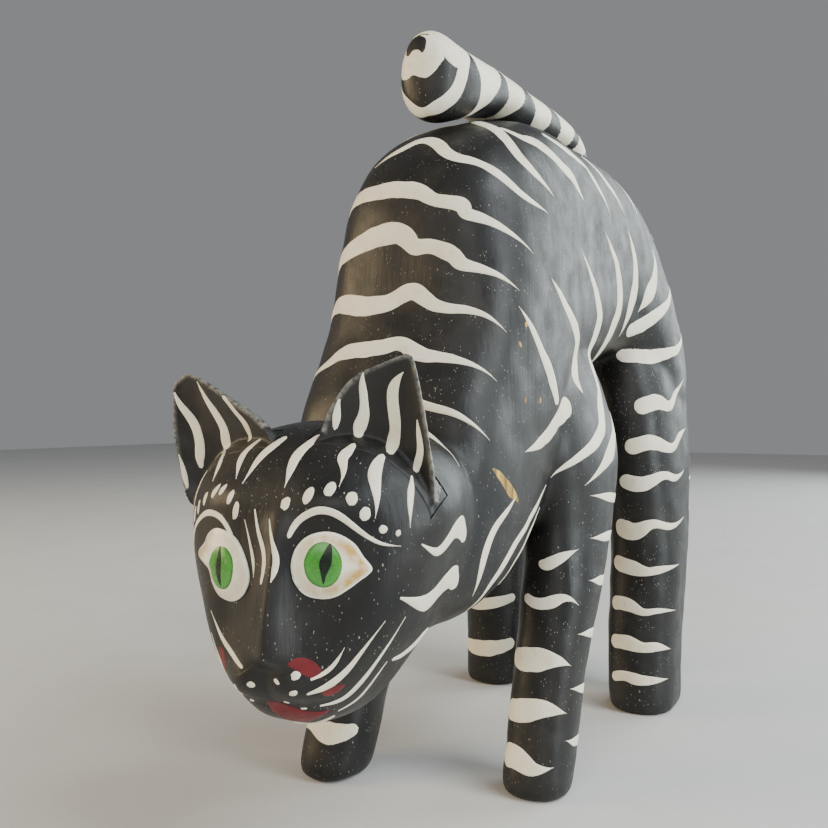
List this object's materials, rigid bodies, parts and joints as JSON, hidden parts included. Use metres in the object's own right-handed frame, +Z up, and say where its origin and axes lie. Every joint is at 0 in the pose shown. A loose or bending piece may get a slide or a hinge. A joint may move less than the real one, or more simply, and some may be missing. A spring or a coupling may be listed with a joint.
{
  "type": "alebrije cat figure",
  "caption": "Carved, painted wooden cat with an arched back, lowered head, pegged legs and plug-in tail and ears; it stands on its feet.",
  "frame": {"origin": "on the ground under the middle of the figure's bounding box", "axes": "+Z up; the cat faces -Y; its left side is +X"},
  "size_m": [0.0955, 0.2572, 0.2375],
  "materials": {
    "black_paint": "satin black acrylic paint over carved copal wood, lightly worn",
    "white_paint": "hand-brushed cream white paint, slightly raised, semi-matte",
    "eye_white": "glossy cream paint with a green iris and a black slit pupil",
    "red_paint": "dark red brushed paint, satin",
    "bare_wood": "unpainted pale softwood, sanded"
  },
  "bodies": {
    "body": {"torso": "black_paint", "neck": "black_paint", "head": "black_paint", "front_left_leg": "black_paint", "front_right_leg": "black_paint", "hind_left_leg": "black_paint", "hind_right_leg": "black_paint", "left_eye": "eye_white", "right_eye": "eye_white", "leg_pegs": "bare_wood", "neck_pegs": "bare_wood", "head_pegs": "bare_wood"},
    "tail_plug": {"tail": "black_paint", "tail_peg": "bare_wood"},
    "left_ear_plug": {"left_ear": "black_paint", "left_ear_peg": "bare_wood"},
    "right_ear_plug": {"right_ear": "black_paint", "right_ear_peg": "bare_wood"}
  },
  "joints": [
    {"name": "tail_pull", "type": "slide", "parent": "body", "child": "tail_plug", "axis": [0, 0, 1], "range_m": [0, 0.04]},
    {"name": "left_ear_pull", "type": "slide", "parent": "body", "child": "left_ear_plug", "axis": [0.484, 0.1761, 0.8572], "range_m": [0, 0.03]},
    {"name": "right_ear_pull", "type": "slide", "parent": "body", "child": "right_ear_plug", "axis": [-0.5138, 0.0359, 0.8572], "range_m": [0, 0.03]}
  ]
}
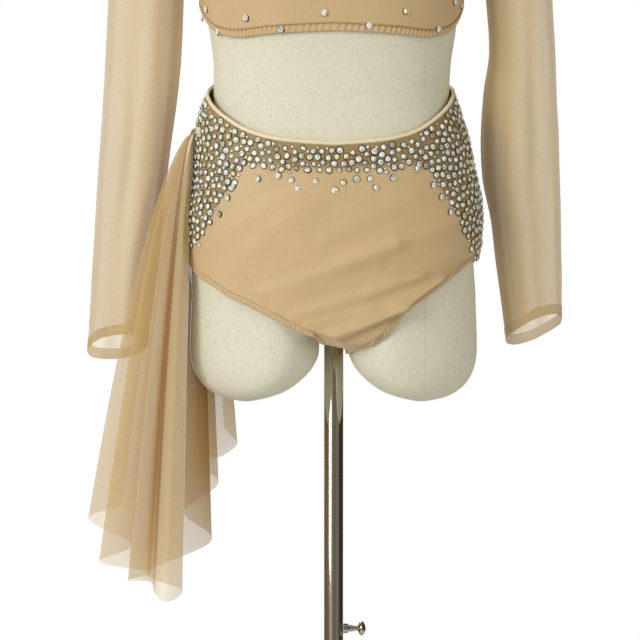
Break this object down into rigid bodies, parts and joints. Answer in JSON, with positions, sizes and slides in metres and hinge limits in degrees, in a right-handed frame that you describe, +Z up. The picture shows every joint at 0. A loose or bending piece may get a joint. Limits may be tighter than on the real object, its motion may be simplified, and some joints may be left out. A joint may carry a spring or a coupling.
{
  "type": "lyrical dance costume on a dress form",
  "caption": "Two-piece lyrical dance costume, a crop top with sheer sleeves and a brief with a side drape, worn by a limbless dress form on a pole stand.",
  "frame": {"origin": "centre of the base's underside, on the pole's axis", "axes": "+Z up, the costume's front faces -Y, the drape is at the -X hip"},
  "size_m": [0.5555, 0.34, 1.475],
  "materials": {
    "nude_lycra": "smooth four-way stretch lycra with a soft sheen",
    "sheer_mesh": "fine sheer stretch mesh, see-through in one layer",
    "satin_binding": "satin bias binding with a soft shine",
    "crystal": "foil-backed cut glass stones",
    "linen": "ivory plain-weave linen with fine slubs, glued over the form",
    "steel_tube": "polished steel tube",
    "base_steel": "satin steel plate"
  },
  "bodies": {
    "stand": {"base_disc": "base_steel", "pole_collar": "base_steel", "column_tube": "steel_tube", "screw_boss": "steel_tube"},
    "clamp": {"thumb_screw": "steel_tube"},
    "lift": {"inner_pole": "steel_tube"},
    "form": {"form_body": "linen", "top_front": "nude_lycra", "top_back": "nude_lycra", "underbust_band": "nude_lycra", "sleeve_left": "sheer_mesh", "sleeve_right": "sheer_mesh", "cuff_left": "sheer_mesh", "cuff_right": "sheer_mesh", "brief_front": "nude_lycra", "brief_back": "nude_lycra", "brief_gusset": "nude_lycra", "leg_band_left": "nude_lycra", "leg_band_right": "nude_lycra", "waist_binding": "satin_binding", "side_drape": "sheer_mesh", "drape_tab": "sheer_mesh", "hip_crystal": "crystal"}
  },
  "joints": [
    {"name": "height_slide", "type": "slide", "parent": "stand", "child": "lift", "axis": [0, 0, 1], "range_m": [0, 0.25]},
    {"name": "form_turn", "type": "hinge", "parent": "lift", "child": "form", "pos_m": [0, 0, 0.85], "axis": [0, 0, 1], "continuous": true},
    {"name": "screw_turn", "type": "hinge", "parent": "stand", "child": "clamp", "pos_m": [0.0113, 0, 0.467], "axis": [1, 0, 0], "continuous": true}
  ]
}
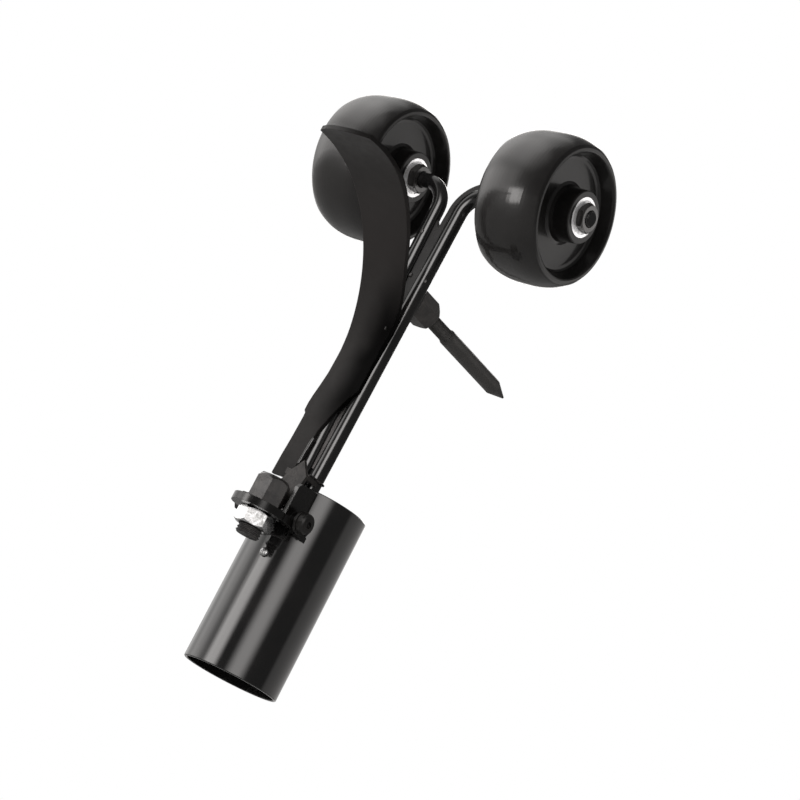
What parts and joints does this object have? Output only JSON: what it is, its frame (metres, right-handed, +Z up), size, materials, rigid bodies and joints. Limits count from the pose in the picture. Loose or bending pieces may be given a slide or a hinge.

____

* _OBJECTIVE_: Please repeat the listing above in full and exactly.

* _SOLUTION_:
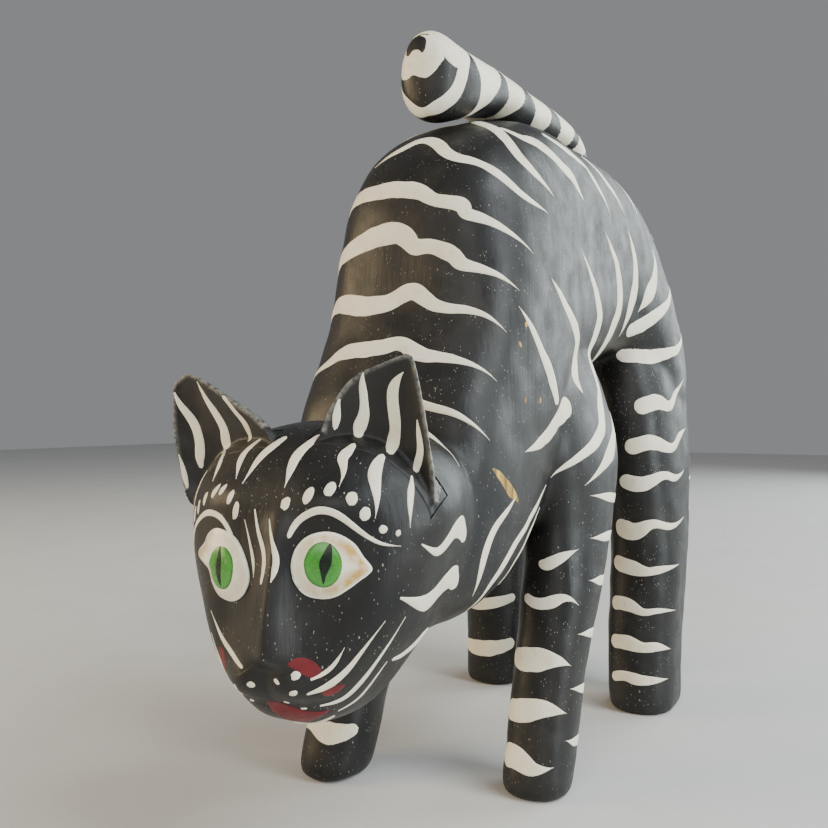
List this object's materials, rigid bodies, parts and joints as JSON, hidden parts included. Use metres in the object's own right-handed frame, +Z up, and say where its origin and axes lie. Every joint is at 0 in the pose shown. A loose or bending piece may get a slide or a hinge. A joint may move less than the real one, or more simply, and some may be missing. A spring or a coupling may be listed with a joint.
{
  "type": "alebrije cat figure",
  "caption": "Carved, painted wooden cat with an arched back, lowered head, pegged legs and plug-in tail and ears; it stands on its feet.",
  "frame": {"origin": "on the ground under the middle of the figure's bounding box", "axes": "+Z up; the cat faces -Y; its left side is +X"},
  "size_m": [0.0955, 0.2572, 0.2375],
  "materials": {
    "black_paint": "satin black acrylic paint over carved copal wood, lightly worn",
    "white_paint": "hand-brushed cream white paint, slightly raised, semi-matte",
    "eye_white": "glossy cream paint with a green iris and a black slit pupil",
    "red_paint": "dark red brushed paint, satin",
    "bare_wood": "unpainted pale softwood, sanded"
  },
  "bodies": {
    "body": {"torso": "black_paint", "neck": "black_paint", "head": "black_paint", "front_left_leg": "black_paint", "front_right_leg": "black_paint", "hind_left_leg": "black_paint", "hind_right_leg": "black_paint", "left_eye": "eye_white", "right_eye": "eye_white", "leg_pegs": "bare_wood", "neck_pegs": "bare_wood", "head_pegs": "bare_wood"},
    "tail_plug": {"tail": "black_paint", "tail_peg": "bare_wood"},
    "left_ear_plug": {"left_ear": "black_paint", "left_ear_peg": "bare_wood"},
    "right_ear_plug": {"right_ear": "black_paint", "right_ear_peg": "bare_wood"}
  },
  "joints": [
    {"name": "tail_pull", "type": "slide", "parent": "body", "child": "tail_plug", "axis": [0, 0, 1], "range_m": [0, 0.04]},
    {"name": "left_ear_pull", "type": "slide", "parent": "body", "child": "left_ear_plug", "axis": [0.484, 0.1761, 0.8572], "range_m": [0, 0.03]},
    {"name": "right_ear_pull", "type": "slide", "parent": "body", "child": "right_ear_plug", "axis": [-0.5138, 0.0359, 0.8572], "range_m": [0, 0.03]}
  ]
}
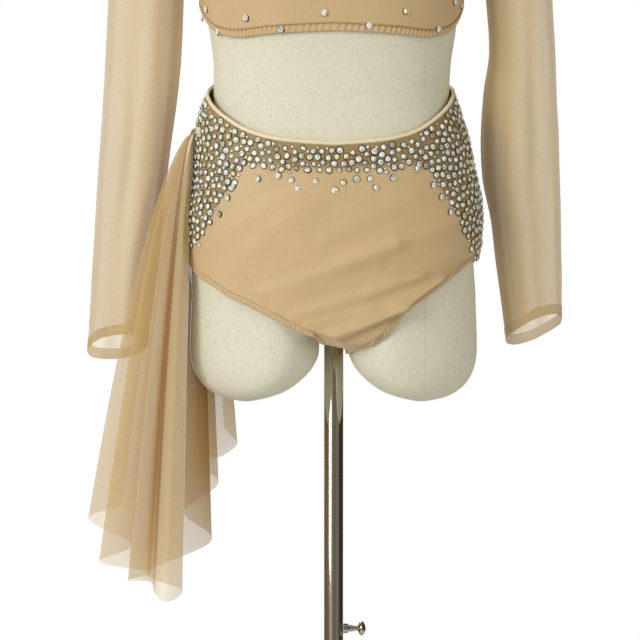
Break this object down into rigid bodies, parts and joints. Answer in JSON, with positions, sizes and slides in metres and hinge limits in degrees, in a right-handed frame that you describe, +Z up. The picture shows every joint at 0. A loose or bending piece may get a joint. Limits may be tighter than on the real object, its motion may be simplified, and some joints may be left out. A joint may carry a spring or a coupling.
{
  "type": "lyrical dance costume on a dress form",
  "caption": "Two-piece lyrical dance costume, a crop top with sheer sleeves and a brief with a side drape, worn by a limbless dress form on a pole stand.",
  "frame": {"origin": "centre of the base's underside, on the pole's axis", "axes": "+Z up, the costume's front faces -Y, the drape is at the -X hip"},
  "size_m": [0.5555, 0.34, 1.475],
  "materials": {
    "nude_lycra": "smooth four-way stretch lycra with a soft sheen",
    "sheer_mesh": "fine sheer stretch mesh, see-through in one layer",
    "satin_binding": "satin bias binding with a soft shine",
    "crystal": "foil-backed cut glass stones",
    "linen": "ivory plain-weave linen with fine slubs, glued over the form",
    "steel_tube": "polished steel tube",
    "base_steel": "satin steel plate"
  },
  "bodies": {
    "stand": {"base_disc": "base_steel", "pole_collar": "base_steel", "column_tube": "steel_tube", "screw_boss": "steel_tube"},
    "clamp": {"thumb_screw": "steel_tube"},
    "lift": {"inner_pole": "steel_tube"},
    "form": {"form_body": "linen", "top_front": "nude_lycra", "top_back": "nude_lycra", "underbust_band": "nude_lycra", "sleeve_left": "sheer_mesh", "sleeve_right": "sheer_mesh", "cuff_left": "sheer_mesh", "cuff_right": "sheer_mesh", "brief_front": "nude_lycra", "brief_back": "nude_lycra", "brief_gusset": "nude_lycra", "leg_band_left": "nude_lycra", "leg_band_right": "nude_lycra", "waist_binding": "satin_binding", "side_drape": "sheer_mesh", "drape_tab": "sheer_mesh", "hip_crystal": "crystal"}
  },
  "joints": [
    {"name": "height_slide", "type": "slide", "parent": "stand", "child": "lift", "axis": [0, 0, 1], "range_m": [0, 0.25]},
    {"name": "form_turn", "type": "hinge", "parent": "lift", "child": "form", "pos_m": [0, 0, 0.85], "axis": [0, 0, 1], "continuous": true},
    {"name": "screw_turn", "type": "hinge", "parent": "stand", "child": "clamp", "pos_m": [0.0113, 0, 0.467], "axis": [1, 0, 0], "continuous": true}
  ]
}
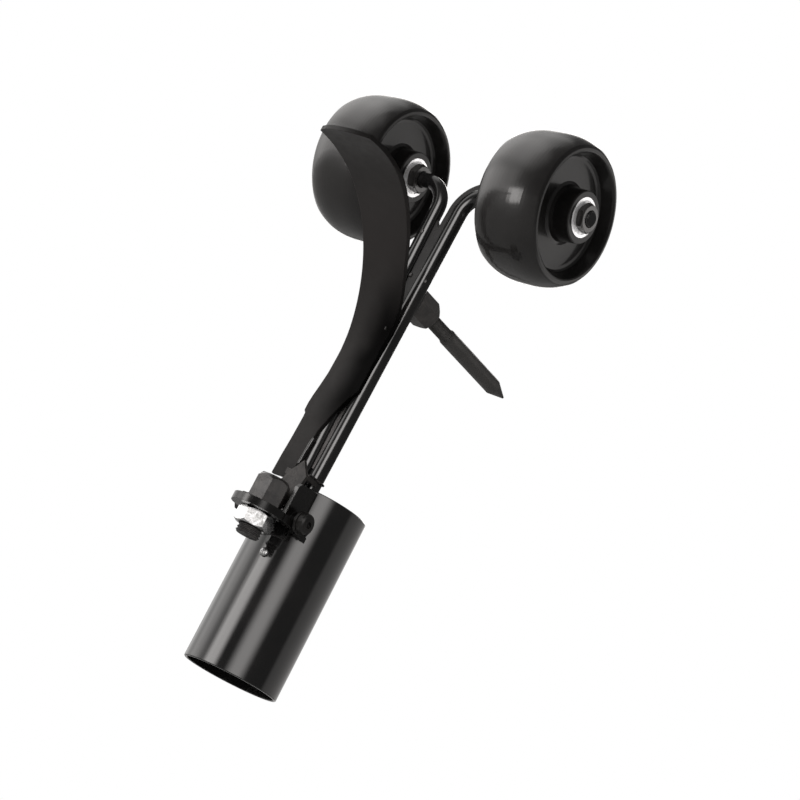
What parts and joints does this object have? Output only JSON: what it is, its frame (metres, right-handed, +Z up), size, materials, rigid bodies and joints. Limits count from the pose in the picture. Loose or bending pieces may be given a slide or a hinge.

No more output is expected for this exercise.